Командир 3-го дивизиона И. Т. Буцких в беседе со мной нарисовал непривлекательную, но в общем-то верную картину.

Восьмая батарея — по дисциплине худшая в полку. И виноват в этом прежде всего ее командир — Волосков. Очень уж он груб в обращении с бойцами, злоупотребляет дисциплинарными взысканиями, политрука своего, Григорьева, подмял так, что тот ни на что уже не способен.

Волоскова я на месте не застал. Попросил Григорьева представить меня личному составу батареи.

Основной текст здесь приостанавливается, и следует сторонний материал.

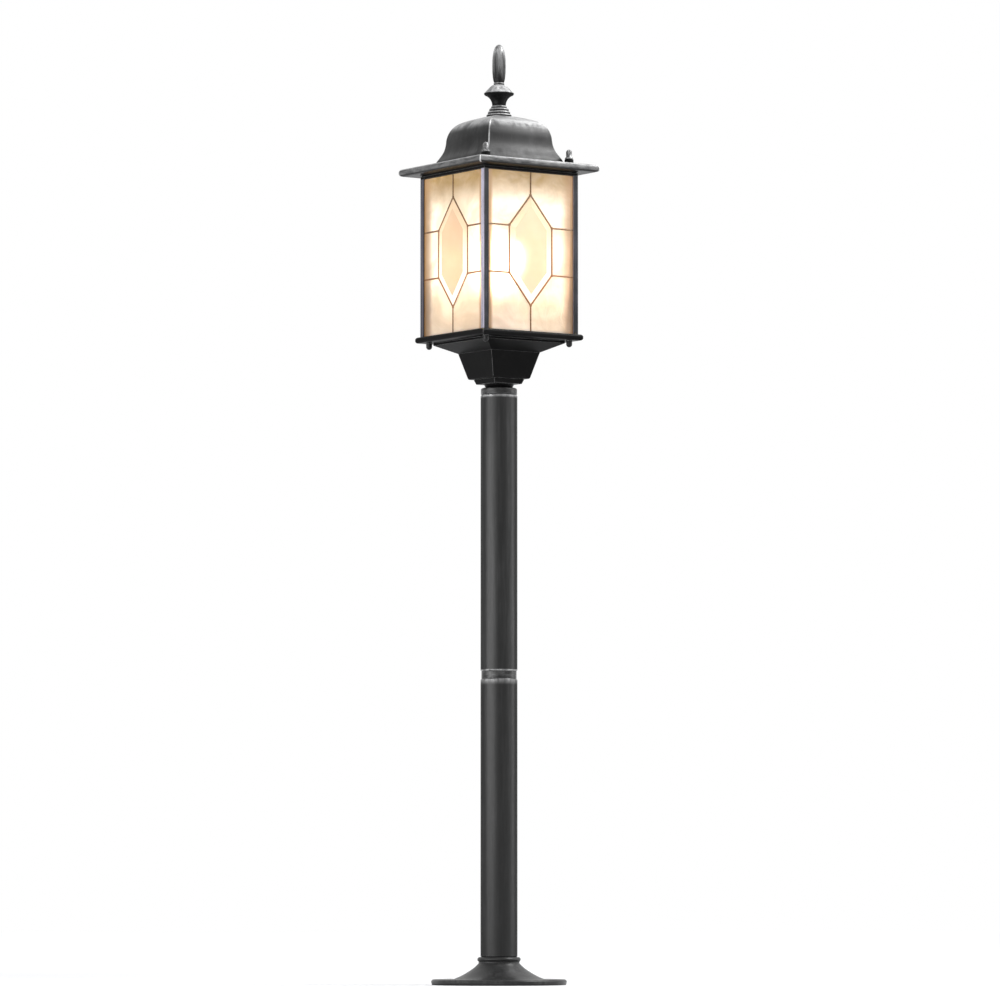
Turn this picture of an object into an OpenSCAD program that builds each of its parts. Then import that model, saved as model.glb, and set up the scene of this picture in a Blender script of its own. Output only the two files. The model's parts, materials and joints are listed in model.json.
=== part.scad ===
// Lantern floor lamp: a square glazed lantern on a two-piece round post with a cast foot.
// Millimetres, +Z up, origin on the floor at the centre of the foot.
// The lantern's faces look along +X, -X, +Y and -Y; its roof is hinged on the +Y side.

/* [Foot] */
// Diameter of the cast foot
foot_d = 165; // [160:1:200]
// Height of the foot, up to the shoulder that carries the lower tube
foot_h = 34; // [32:1:60]
// Thickness of the foot's flat rim
rim_t = 7; // [6:0.5:9]
// Width of the foot's flat rim
rim_w = 25; // [22:1:28]
// Diameter of the bead at the top of the foot
bead_d = 53; // [50:1:58]
// Distance of the ground-screw holes from the foot's edge
anchor_in = 13.5; // [12:0.5:15]
// Diameter of a ground-screw hole
anchor_d = 7; // [5:0.5:8]
// Number of ground-screw holes
anchor_count = 3; // [3:1:6]
// Bore of the rubber cable grommet
cable_d = 11; // [8:0.5:14]

/* [Post] */
// Outer diameter of both tubes
tube_d = 45; // [44:0.5:48]
// Wall of both tubes
tube_wall = 2; // [1.5:0.1:3]
// Length of each tube
tube_len = 338; // [200:1:700]
// Length of a nipple inside a tube
nipple_len = 30; // [20:1:50]
// Wall of a nipple
nipple_wall = 3.5; // [2.5:0.1:3.8]
// How much the ring between the tubes is set back from them
band_in = 1; // [0.5:0.1:1.4]
// Height of the ring between the tubes
band_h = 9.5; // [6:0.5:20]
// Height of the collar on the upper tube
collar_h = 8.5; // [7:0.5:20]
// Diameter of the lantern's spigot inside the collar
spigot_d = 30; // [28:0.5:31]
// Length of the lantern's spigot
spigot_len = 26; // [18:1:40]
// Wall of the lantern's spigot
spigot_wall = 3.5; // [2.5:0.5:5]

/* [Lantern base] */
// Diameter of the neck where it meets the collar
neck_d = 32.4; // [31.6:0.1:36]
// Height of the round neck
neck_h = 5; // [4:0.1:10]
// Width of the square step over the neck
step_w = 44; // [40:1:50]
// Height of the square step
step_h = 6; // [4:0.1:10]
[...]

Люди собрались, а я не знаю, с чего начать разговор. Наконец решился.

— Товарищи, — говорю, — у меня нет опыта политической работы. Так что давайте вести ее сообща, помогать друг другу — вы мне, а я вам. При этом условии я уверен, что наша батарея станет лучшей в полку.

Огневым взводом здесь командовал мой товарищ по Киевской школе Сергей Король. Вечером попросил его:

— Объясни, дружище, в чем дело? На маневрах восьмая батарея действовала едва ли не лучше всех, а в другие дни от ее бойцов тесно на гарнизонной гауптвахте.

— Поживешь — узнаешь, — горестно усмехнулся он.

— Ты, Серега, не увиливай!

— А чего мне увиливать? Разве ты не слыхал о нашем комбате? Он же замордовал всех. Придирается к людям по пустякам, может и оскорбить. Вчера вон пришел ко мне на занятия, посидел, послушал, а потом говорит: «Если бы ты попу мямлил так „Отче наш“, он бы тебя выгнал». И так всегда. Доброго слова от него никто не слышал.

— Может, ты действительно мямлил? — поинтересовался я.

— Да пошел он к лешему. У него любой замямлит. Работать не хочется.

На следующий день у меня произошла встреча с Волосковым.